The purpose of the course is to provide the student with an understanding of the legal environment as it pertains to business organizations and of the ethical considerations and social and political influences that affect such organizations. Students will examine a wide range of substantive rules of public law that will provide a framework for a discussion of the ways in which managerial decision making affects and is affected by the legal environment.
This is a course about negotiations and dispute resolution. It covers the various types of negotiation situations we face at work and in our daily lives (distributive, integrative and intraorganizational). It also focuses on the various forms of alternative dispute resolution (ADR) mechanisms that are useful in resolving problems when negotiations are unsuccessful or break down. The most useful of these techniques used to resolve negotiation disputes are mediation and arbitration.

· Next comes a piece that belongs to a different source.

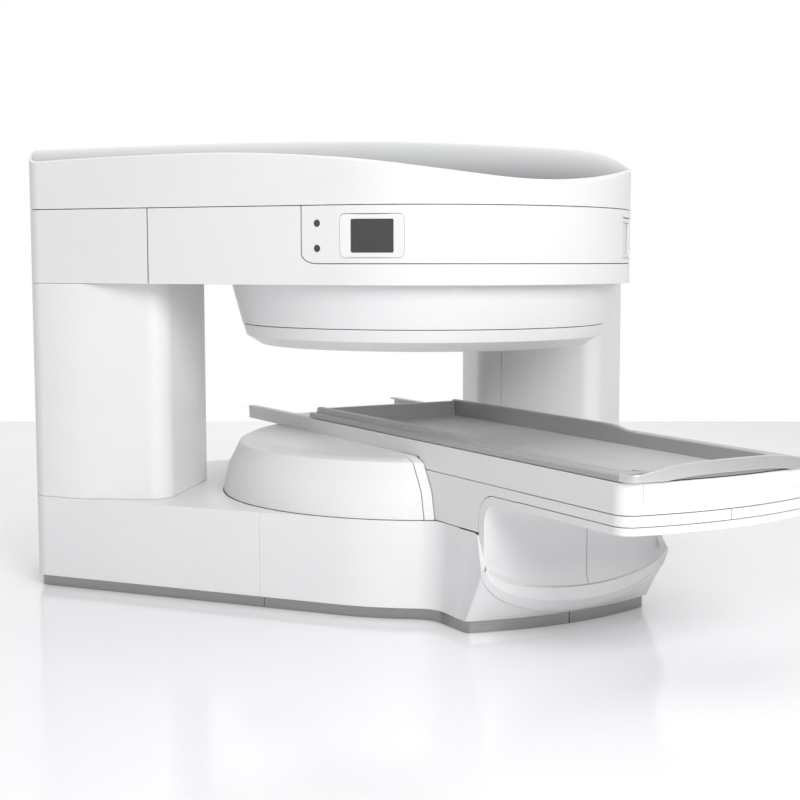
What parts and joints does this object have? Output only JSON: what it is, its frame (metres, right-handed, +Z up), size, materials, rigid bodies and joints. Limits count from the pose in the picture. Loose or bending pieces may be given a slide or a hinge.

Finally, it covers the special field of international negotiations and familiarizes the student with negotiations in a global environment.
Focus is on identifying the major risk factors resulting from the international macroeconomic uncertainties with the intent to become able to detect early signs of potential threats to our businesses. Particular attention will be given to the financial system and the energy outlook as key factors to be incorporated into the high-level conceptual analysis. Related ethical dilemmas and environmental concerns will also be addressed in the form of class-room discussions. Then, the course turns to more business-specific considerations behind cross-border direct investment decisions. Relevant market opportunities, cost factors and infrastructure availabilities will be evaluated against the difficulties of doing business in a given regulatory environment. Several international rankings and their components will be studied in order to use them in comparing different aspects of business environments.